Inquiétude des républicains
Contrairement à son adversaire, Hillary Clinton peut compter sur son parti pour améliorer son image chez les femmes. C’est une véritable équipe de candidates qui est désormais à l’œuvre pour les sénatoriales partielles qui auront qui auront lieu le 8 novembre, le même jour que la présidentielle. Et pas des moindres. L’état-major démocrate a en effet décidé de présenter des femmes dans neuf Etats. Objectif : rafler la courte majorité dont disposent les conservateurs (54-46) dans cette chambre du Congrès.

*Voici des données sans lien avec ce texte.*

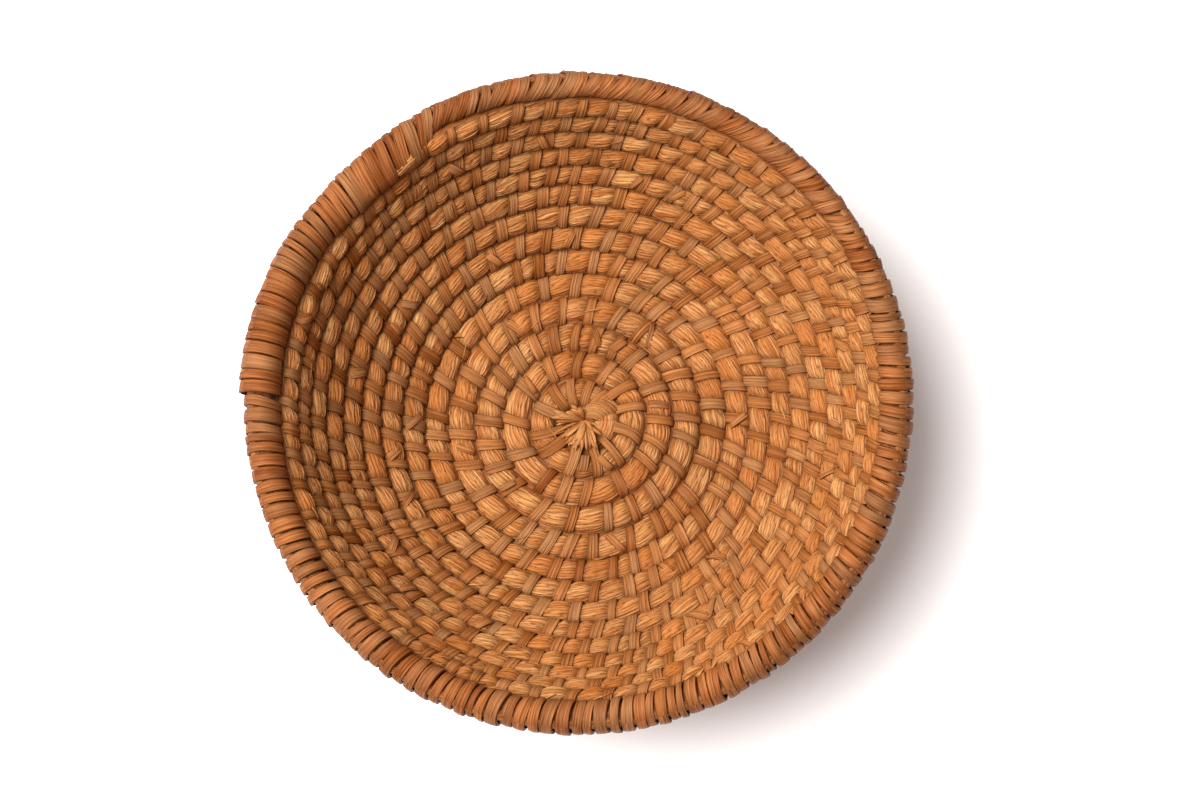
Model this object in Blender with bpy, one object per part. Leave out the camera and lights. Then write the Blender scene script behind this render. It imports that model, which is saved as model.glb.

Une perspective qui ne manque d’inquiéter les caciques du GOP : dans un mémo qui avait fuité cet automne dans leWashington Post, Ward Baker, le patron du Comité national républicain du Sénat, avait alerté les futurs candidats sur la nécessité de prendre en compte la dynamique de Trump, tout en se tenant éloigné de ses commentaires les plus incendiaires, notamment à l’encontre des femmes. Les voilà confrontés à des démocrates qui se font déjà un plaisir de rappeler ces phrases.
«Trop nombreuses sont [celles] qui ont dû lutter toute leur vie contre le sexisme et la rhétorique offensante de Trump», a lâché la charismatique Ann Kirkpatrick, qui compte bien prendre son siège au sénateur John McCain dans l’Arkansas. Idem dans le Nevada, l’Illinois, la Pennsylvanie et la Caroline du Nord, où les candidats républicains sont suspectés des mêmes travers que le candidat de leur camp, sinon de leur parti. Ils sont sommés de s’en désolidariser publiquement. Mercredi dernier, Emily’s List, une organisation qui promeut les femmes en politique, leur a demandé de s’engager à éviter toute attaque sexiste «dans la même veine que Trump». «Cette élection est une chance d’envoyer un nombre record de [sénatrices], plus qu’en 1992, baptisée l’année de la femme»,s’est félicitée Stephanie Schriock, à la tête du mouvement. Avec Hillary Clinton en piste pour être la première présidente des Etats-Unis, des sénatrices démocrates en passe de reprendre la majorité au Sénat, cette année électorale 2016 pourrait bien être celle des femmes.